**What you will do:** Transcribe the lines of the records starting with the one that has "obj.matrix_world = world" in it and ending with the last, and transcribe nothing else.
···
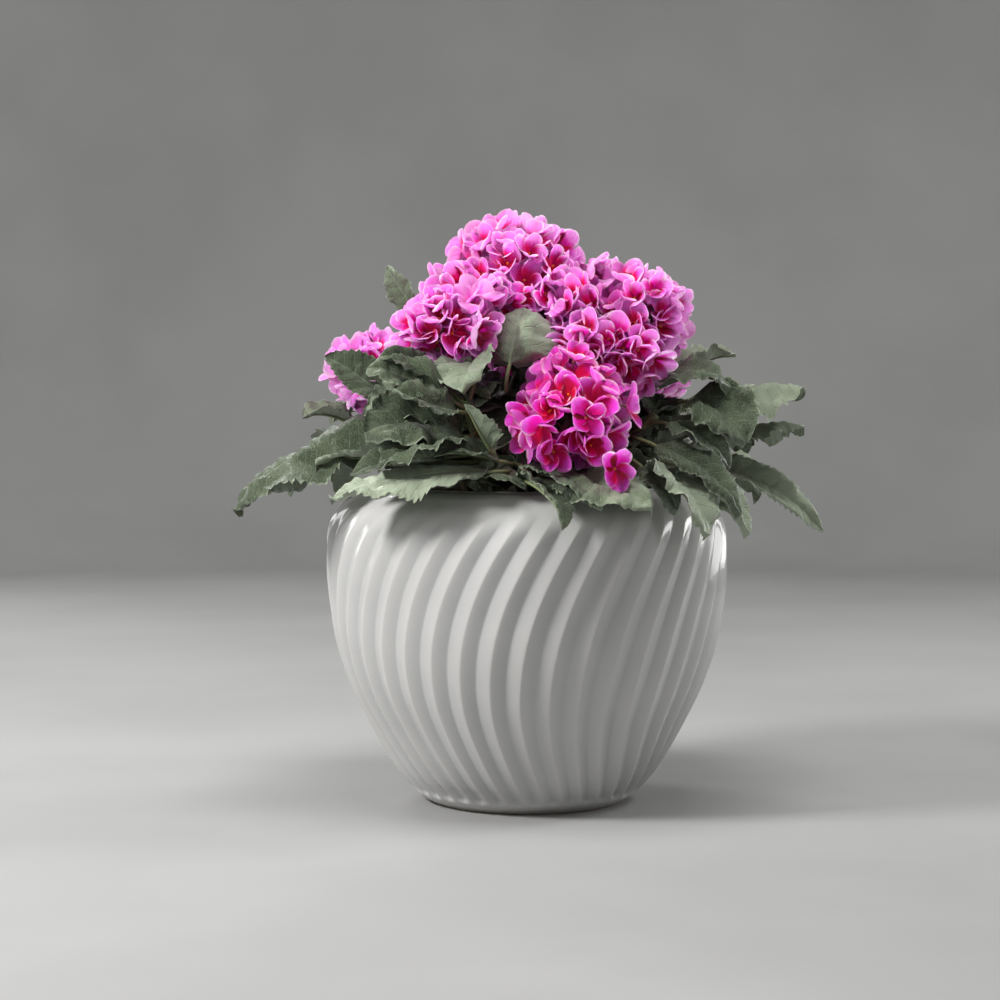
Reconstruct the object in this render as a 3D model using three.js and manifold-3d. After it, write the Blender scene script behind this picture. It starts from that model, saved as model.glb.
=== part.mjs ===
// A potted hydrangea: a ribbed round pot, its soil, eight leafy canes and eight bloom heads.
// Millimetres, +Z up. The origin is the centre of the pot's foot, on the surface it stands on.
// The front of the plant faces -Y, and +X is to the right of someone who looks at the front.

import * as THREE from "three";
import { mergeVertices } from "three/addons/utils/BufferGeometryUtils.js";
import Module from "manifold-3d";

const wasm = await Module();
wasm.setup();

// ---------------------------------------------------------------- driving dimensions

const DEGREE = Math.PI / 180;
const GAP = 0.4; // clearance between two pieces that touch

const POT = {
  // Radius of the outer wall at each height, foot to rim.
  profile: [
    [77, 0],
    [87, 6],
    [95, 14],
    [107.5, 30],
    [124.5, 60],
    [141.5, 95],
    [152.5, 130],
    [157.5, 165],
    [159, 195],
    [157, 218],
    [149, 233],
    [134, 245],
    [117, 250],
  ],
  wall: 8,
  floor: 11,
  rimInner: 111,
  innerSides: 28,
};

const RIB = {
  count: 40,
  depth: 3.6, // crest to valley
  fadeIn: [7, 13], // heights over which a rib starts at the foot
  fadeOut: [214, 240], // and over which it dies away on the shoulder
  // A rib's angle is least at turnHeight, and grows with the square of the height from there.
  turnHeight: 92,
  turnAngle: -2.6 * DEGREE, // of the crest nearest the front, at that height
  twistAbove: 9.3e-4 * DEGREE,
  twistBelow: 1.6e-3 * DEGREE,
};

const SOIL = { top: 229, dome: 7, levels: [40, 90, 145, 195] };

const CANE = { footRadius: 4.2, topRadius: 3.0, sides: 6, buried: 34, rings: 5 };

// A leaf blade is ovate with toothed edges. Shares are of its own length or width.
const LEAF = {
  thickness: 1.1,
  petioleWidth: 3.2,
  petioleThickness: 2.4,
  toothPitch: 19, // blade length to each tooth
  notch: 0.84,
  widestAt: 0.42,
  basePower: 0.55,
  wave: 0.05, // height of the waves in the edge, as a share of the width
};

// A floret is a cup of four petals on a stalk.
const FLORET = {
  radius: 20,
  petalHalfAngle: 25 * DEGREE,
  notchRadius: 0.36, // share of the floret's radius at the gap between two petals
  rimHeight: 5,
  notchHeight: -2,
  cupDepth: 7,
  stalkDepth: 22,
  tilt: 9 * DEGREE,
};

// A bloom's florets are seated on an ellipsoid. All sizes here are shares of its own.
const BLOOM = { spacing: 1.09, lowestFloret: -0.5, seat: 0.87, core: 0.74, sink: 0.35 };

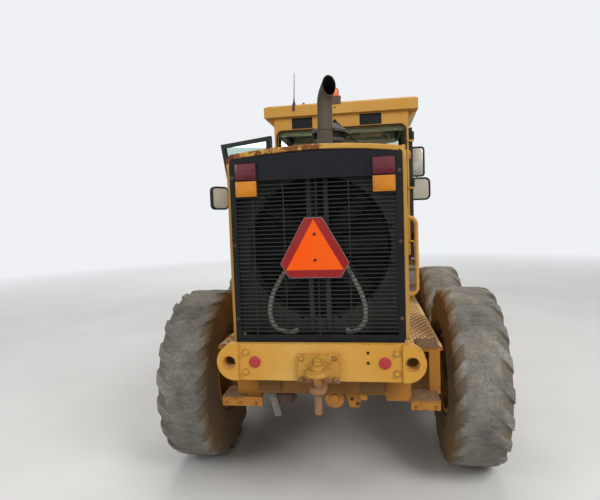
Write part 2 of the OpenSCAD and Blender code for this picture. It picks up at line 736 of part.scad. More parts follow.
module cab_shell() color(black) placed() {
    difference() {
        union() {
            translate([0, 0, floor_z]) linear_extrude(height = 60) outline(floor_line);
            difference() {
                translate([0, 0, head_z]) linear_extrude(height = 90) outline(head_line);
                translate([0, 0, head_z - 1]) linear_extrude(height = 92) outline(head_line, 90);
            }
            // rear posts
            both() box([cab_x - post, cab_back + wall_t, floor_z + 50], [cab_x, cab_back + 90, head_z + 10]);
            box([-cab_x, cab_back + wall_t, head_z - 20], [cab_x, cab_back + 90, head_z + 10]);
            // slanted posts
            both() hull() {
                box([cab_x - 60, 1800, floor_z + 30], [cab_x, 1860, floor_z + 40]);
                box([cab_x - 60, 2120, head_z + 5], [cab_x, 2180, head_z + 15]);
            }
            both() hull() {
                box([380, corner_y(0, 430) - 62, floor_z + 30], [430, corner_y(0, 430) - 2, floor_z + 40]);
                box([380, corner_y(1, 430) - 62, head_z + 5], [430, corner_y(1, 430) - 2, head_z + 15]);
            }
        }
        // the rear wall's place
        box([-cab_x - 1, cab_back - 1, floor_z + 60.3], [cab_x + 1, cab_back + wall_t + 0.3, head_z + 91]);
    }
    // feet on the front frame
    both() box([300, 2160, 1300.3], [540, 2290, floor_z + 5]);
}

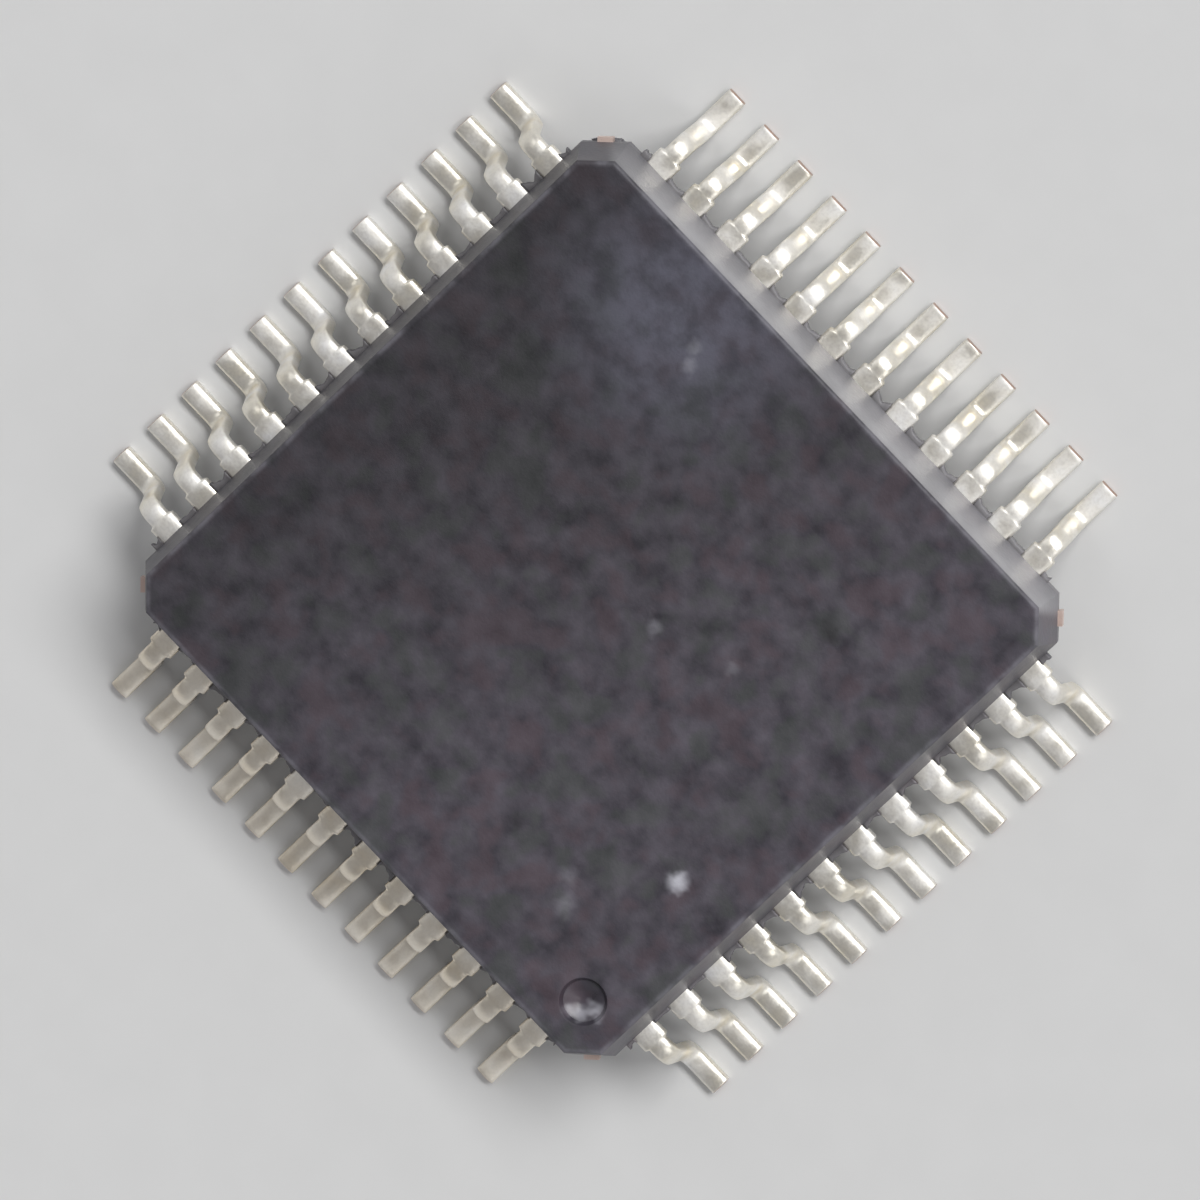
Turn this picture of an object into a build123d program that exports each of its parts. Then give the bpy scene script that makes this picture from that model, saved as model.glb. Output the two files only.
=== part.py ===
from build123d import *
from math import radians, sqrt, tan
import os

# A low-profile quad flat package: a moulded body with gull-wing leads on its four sides.
# Millimetres and degrees. The origin is on the seating plane, under the body's centre.
# Pin one's corner is at (+X, -Y), and the leads count counter-clockwise seen from above.

# Lead row
leads_per_side = 12
lead_pitch = 0.5
lead_width = 0.22
lead_thickness = 0.127
row_margin = 0.75  # from the last lead's centre line to the body's side

# Gull-wing bend, seen from the end of the row
lead_reach = 1.0  # from the body's side to the tip of the foot
foot_length = 0.6  # from the heel at gauge height to the tip of the foot
gauge_height = 0.25
leg_angle = 82.0
bend_radius = 0.1  # on the inside of both bends

# Wide shoulder, which ends where the bar that joined the leads was punched out
shoulder_width = 0.3
shoulder_length = 0.19  # from the body's side

# Inner lead, which fans in towards the die
knee_inset = 0.3  # from the body's side to the turn
tip_width = 0.2  # measured along the row of tips
tip_gap = 0.3  # from the pad's edge to the tips

# Moulded body
body_height = 1.4
standoff = 0.1  # under the body
draft_angle = 12.0
corner_cut = 0.35
edge_round = 0.04
pin_one_diameter = 0.5
pin_one_depth = 0.06
pin_one_inset = 0.65  # from both of the body's sides to the dimple's centre
recess_taper = 30.0  # of the wall of each round recess
ejector_diameter = 1.0
ejector_depth = 0.03
ejector_inset = 1.5  # from both of the body's sides to the mark's centre

# Die pad and its tie bars
pad_margin = 0.6  # from the die's edge to the pad's edge
pad_downset = 0.2  # of the pad below the leads
tie_width = 0.16
tie_clearance = 0.13  # between a tie bar and the nearest inner lead
tie_flat = 0.1  # from the pad's corner to the foot of the ramp
tie_ramp_angle = 35.0
tie_stub = 0.05  # of the cut end past the body's corner

# Die and its adhesive
die_size = 2.8
die_thickness = 0.28
attach_thickness = 0.025
attach_margin = 0.05  # of the adhesive past the die's edge

# Bond wires
wire_diameter = 0.03
wire_sides = 4
wire_loop_height = 0.15  # above the die
bond_inset = 0.12  # from the die's edge to a row of bonds
bond_row_margin = 0.35  # from the row's last bond to the die's other edge
stitch_inset = 0.15  # from an inner lead's tip to the wire's end

# Sizes that follow from those above
body_size = (leads_per_side - 1) * lead_pitch + 2 * row_margin
body_half = body_size / 2
body_top = standoff + body_height
foot_tip = body_half + lead_reach
shoulder_end = body_half + shoulder_length

body_middle = standoff + body_height / 2
lead_bottom = body_middle - lead_thickness / 2
lead_top = body_middle + lead_thickness / 2
leg_slope = tan(radians(leg_angle))
heel = foot_tip - foot_length
leg_start = heel - (lead_bottom - gauge_height) / leg_slope
leg_end = heel + gauge_height / leg_slope

pad_size = die_size + 2 * pad_margin
pad_half = pad_size / 2
pad_bottom = lead_bottom - pad_downset
pad_top = pad_bottom + lead_thickness
die_bottom = pad_top + attach_thickness
die_top = die_bottom + die_thickness

knee_distance = body_half - knee_inset
tip_distance = pad_half + tip_gap
tip_row_half = tip_distance - sqrt(2) * (tie_width / 2 + tie_clearance) - tip_width / 2
tip_pitch = 2 * tip_row_half / (leads_per_side - 1)
bond_pitch = (die_size - 2 * bond_row_margin) / (leads_per_side - 1)

# The four sides, counter-clockwise from pin one's: name and outward direction
sides = {
    "east": Vector(1, 0, 0),
    "north": Vector(0, 1, 0),
    "west": Vector(-1, 0, 0),
    "south": Vector(0, -1, 0),
}
up = Vector(0, 0, 1)

os.makedirs("parts", exist_ok=True)


def plan_plane(outward):
    """The seating plane: its X runs outward from the body's centre, its Y along the row of leads."""
    return Plane(origin=(0, 0, 0), x_dir=outward, z_dir=up)


def section_plane(outward):
    """An upright plane through the centre: its X runs outward and its Y is up."""
    return Plane(origin=(0, 0, 0), x_dir=outward, z_dir=outward.cross(up))


def row_place(index):
    """A copy's number, counted from the middle of its row."""
    return index - (leads_per_side - 1) / 2


def stitch_place(index):
    """Where a wire ends on its inner lead's centre line, as distances outward and along."""
    tip = row_place(index) * tip_pitch
    knee = row_place(index) * lead_pitch
    share = stitch_inset / (knee_distance - tip_distance)
    return tip_distance + stitch_inset, tip + (knee - tip) * share


def make_lead(outward, index):
    """One lead: a strip bent to the gull-wing section, cut to the outline seen from above."""
    tip = row_place(index) * tip_pitch
    knee = row_place(index) * lead_pitch
    with BuildPart() as lead:
        with BuildSketch(section_plane(outward)):
            with BuildLine():
                FilletPolyline(
                    (tip_distance, lead_bottom),
                    (leg_start, lead_bottom),
                    (leg_end, 0),
                    (foot_tip, 0),
                    radius=[bend_radius, bend_radius + lead_thickness],
                )
                offset(amount=lead_thickness, side=Side.LEFT)
            make_face()
        extrude(amount=body_half, both=True)
        with BuildSketch(plan_plane(outward)):
            with BuildLine():
                Polyline(
                    (tip_distance, tip - tip_width / 2),
                    (knee_distance, knee - shoulder_width / 2),
                    (shoulder_end, knee - shoulder_width / 2),
                    (shoulder_end, knee + shoulder_width / 2),
                    (knee_distance, knee + shoulder_width / 2),
                    (tip_distance, tip + tip_width / 2),
                    close=True,
                )
            make_face()
            with Locations((shoulder_end, knee)):
                Rectangle(foot_tip - shoulder_end, lead_width, align=(Align.MIN, Align.CENTER))
        extrude(amount=lead_top, mode=Mode.INTERSECT)
    return lead


def make_wires(outward, lead_row):
    """One side's wires, each with a neck on the die and a span that slopes down to its lead."""
    start_distance = die_size / 2 - bond_inset
    level = plan_plane(outward)
    with BuildPart() as wires:
        for index in range(leads_per_side):
            start_along = row_place(index) * bond_pitch
            end_distance, end_along = stitch_place(index)
            start = level.from_local_coords((start_distance, start_along, die_top))
            neck = start + up * wire_loop_height
            stitch = level.from_local_coords((end_distance, end_along, lead_top))
            run = (stitch - start).project_to_plane(Plane.XY)
            # The span runs on into the lead, which is then cut from it
            sunk = stitch + (stitch - neck) * (wire_diameter / (neck.Z - lead_top))
            with BuildSketch(Plane(origin=start, x_dir=run, z_dir=up)):
                RegularPolygon(wire_diameter / 2, wire_sides, rotation=180 / wire_sides)
            with BuildLine() as path:
                Polyline(start, neck, sunk)
            sweep(path=path.line, transition=Transition.RIGHT)
        add(lead_row, mode=Mode.SUBTRACT)
    return wires


# Leads, numbered on from side to side, then each side's wires
leads = []
wire_rows = []
for side, outward in sides.items():
    lead_row = []
    for index in range(leads_per_side):
        lead = make_lead(outward, index)
        name = f"lead_{len(leads) + index + 1:02d}"
        lead.part.label = name
        export_step(lead.part, f"parts/{name}.step")
        lead_row.append(lead.part)
    leads += lead_row
    wires = make_wires(outward, lead_row)
    wires.part.label = f"bond_wires_{side}"
    export_step(wires.part, f"parts/bond_wires_{side}.step")
    wire_rows.append(wires.part)

# Die pad, with a tie bar ramping up from each corner to the body's cut corner
pad_corner = pad_half * sqrt(2)
ramp_start = pad_corner + tie_flat
ramp_end = ramp_start + pad_downset / tan(radians(tie_ramp_angle))
corner_distance = (body_size - corner_cut) / sqrt(2)
with BuildPart() as die_pad:
    with BuildSketch(Plane.XY.offset(pad_bottom)):
        Rectangle(pad_size, pad_size)
    extrude(amount=lead_thickness)
    for along, across in [(-1, -1), (1, -1), (1, 1), (-1, 1)]:
        with BuildSketch(section_plane(Vector(along, across, 0).normalized())):
            with BuildLine():
                Polyline(
                    (pad_corner - tie_width, pad_bottom),
                    (ramp_start, pad_bottom),
                    (ramp_end, lead_bottom),
                    (corner_distance + tie_stub, lead_bottom),
                )
                offset(amount=lead_thickness, side=Side.LEFT, kind=Kind.INTERSECTION)
            make_face()
        extrude(amount=tie_width / 2, both=True)
die_pad.part.label = "die_pad"
export_step(die_pad.part, "parts/die_pad.step")

with BuildPart() as die_attach:
    with BuildSketch(Plane.XY.offset(pad_top)):
        Rectangle(die_size + 2 * attach_margin, die_size + 2 * attach_margin)
    extrude(amount=attach_thickness)
die_attach.part.label = "die_attach"
export_step(die_attach.part, "parts/die_attach.step")

with BuildPart() as die:
    with BuildSketch(Plane.XY.offset(die_bottom)):
        Rectangle(die_size, die_size)
    extrude(amount=die_thickness)
die.part.label = "die"
export_step(die.part, "parts/die.step")

# Moulded body: drafted halves above and below a band as thick as the leads
with BuildPart() as mould_body:
    with BuildSketch(Plane.XY.offset(body_middle)) as outline:
        Rectangle(body_size, body_size)
        chamfer(outline.vertices(), corner_cut)
    extrude(amount=lead_thickness / 2)
    with BuildSketch(Plane.XY.offset(lead_top)):
        add(outline.sketch_local)
    extrude(amount=body_top - lead_top, taper=draft_angle)
    fillet(mould_body.faces().sort_by(Axis.Z)[-1].edges(), edge_round)
    mirror(about=Plane.XY.offset(body_middle))
    # Pin one's dimple in the top, then the ejector marks in the bottom
    with BuildSketch(Plane(origin=up * body_top, x_dir=(1, 0, 0), z_dir=-up)):
        with Locations((body_half - pin_one_inset, body_half - pin_one_inset)):
            Circle(pin_one_diameter / 2)
    extrude(amount=pin_one_depth, taper=recess_taper, mode=Mode.SUBTRACT)
    ejector_place = body_half - ejector_inset
    with BuildSketch(Plane.XY.offset(standoff)):
        with Locations((-ejector_place, ejector_place), (ejector_place, -ejector_place)):
            Circle(ejector_diameter / 2)
    extrude(amount=ejector_depth, taper=recess_taper, mode=Mode.SUBTRACT)
    # The pockets of everything that is moulded in
    add([*leads, die_pad.part, die_attach.part, die.part, *wire_rows], mode=Mode.SUBTRACT)
mould_body.part.label = "mould_body"
export_step(mould_body.part, "parts/mould_body.step")
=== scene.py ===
from math import cos, pi, radians, sin, tan

import bpy
import numpy as np
from mathutils import Matrix, Vector


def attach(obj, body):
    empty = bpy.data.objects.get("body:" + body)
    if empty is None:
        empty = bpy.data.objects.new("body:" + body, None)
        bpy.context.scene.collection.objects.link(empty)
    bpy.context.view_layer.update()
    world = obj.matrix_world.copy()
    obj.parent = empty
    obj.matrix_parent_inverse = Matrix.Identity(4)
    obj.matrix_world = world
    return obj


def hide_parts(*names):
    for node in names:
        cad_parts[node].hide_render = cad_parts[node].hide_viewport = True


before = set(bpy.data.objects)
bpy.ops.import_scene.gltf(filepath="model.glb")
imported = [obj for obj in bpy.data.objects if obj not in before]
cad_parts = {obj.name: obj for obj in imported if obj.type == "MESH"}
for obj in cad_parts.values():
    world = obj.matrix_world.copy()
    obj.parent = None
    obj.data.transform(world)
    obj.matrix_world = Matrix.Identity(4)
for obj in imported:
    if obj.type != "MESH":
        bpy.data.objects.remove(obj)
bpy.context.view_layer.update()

# The chip's sizes, in metres. The origin is on the seating plane, under the body's centre.
mm = 0.001
leads_per_side = 12
lead_pitch = 0.5 * mm
lead_thickness = 0.127 * mm
lead_bottom = 0.7365 * mm
lead_top = lead_bottom + lead_thickness
body_middle = 0.8 * mm
tip_distance = 2.3 * mm
tip_pitch = 0.346 * mm
knee_distance = 3.2 * mm
body_half = 3.5 * mm
corner_cut = 0.35 * mm
shoulder_end = 3.69 * mm
foot_tip = 4.5 * mm
leg_angle = radians(82)
bend_radius = 0.1 * mm
leg_start = 3.832 * mm
leg_end = 3.935 * mm
half_widths = {"tip": 0.1 * mm, "shoulder": 0.15 * mm, "foot": 0.11 * mm}
die_top = 0.9685 * mm
die_half = 1.4 * mm
bond_pitch = 0.191 * mm
bond_inset = 0.12 * mm
stitch_inset = 0.15 * mm
wire_radius = 0.015 * mm
pin_one = (2.85 * mm, -2.85 * mm)
ejector_marks = ((-2 * mm, 2 * mm), (2 * mm, -2 * mm))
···
**Task solution:**
    obj.matrix_world = world
    return obj


def hide_parts(*names):
    for node in names:
        cad_parts[node].hide_render = cad_parts[node].hide_viewport = True


before = set(bpy.data.objects)
bpy.ops.import_scene.gltf(filepath="model.glb")
imported = [obj for obj in bpy.data.objects if obj not in before]
cad_parts = {obj.name: obj for obj in imported if obj.type == "MESH"}
for obj in cad_parts.values():
    world = obj.matrix_world.copy()
    obj.parent = None
    obj.data.transform(world)
    obj.matrix_world = Matrix.Identity(4)
for obj in imported:
    if obj.type != "MESH":
        bpy.data.objects.remove(obj)
bpy.context.view_layer.update()

# The chip's sizes, in metres. The origin is on the seating plane, under the body's centre.
mm = 0.001
leads_per_side = 12
lead_pitch = 0.5 * mm
lead_thickness = 0.127 * mm
lead_bottom = 0.7365 * mm
lead_top = lead_bottom + lead_thickness
body_middle = 0.8 * mm
tip_distance = 2.3 * mm
tip_pitch = 0.346 * mm
knee_distance = 3.2 * mm
body_half = 3.5 * mm
corner_cut = 0.35 * mm
shoulder_end = 3.69 * mm
foot_tip = 4.5 * mm
leg_angle = radians(82)
bend_radius = 0.1 * mm
leg_start = 3.832 * mm
leg_end = 3.935 * mm
half_widths = {"tip": 0.1 * mm, "shoulder": 0.15 * mm, "foot": 0.11 * mm}
die_top = 0.9685 * mm
die_half = 1.4 * mm
bond_pitch = 0.191 * mm
bond_inset = 0.12 * mm
stitch_inset = 0.15 * mm
wire_radius = 0.015 * mm
pin_one = (2.85 * mm, -2.85 * mm)
ejector_marks = ((-2 * mm, 2 * mm), (2 * mm, -2 * mm))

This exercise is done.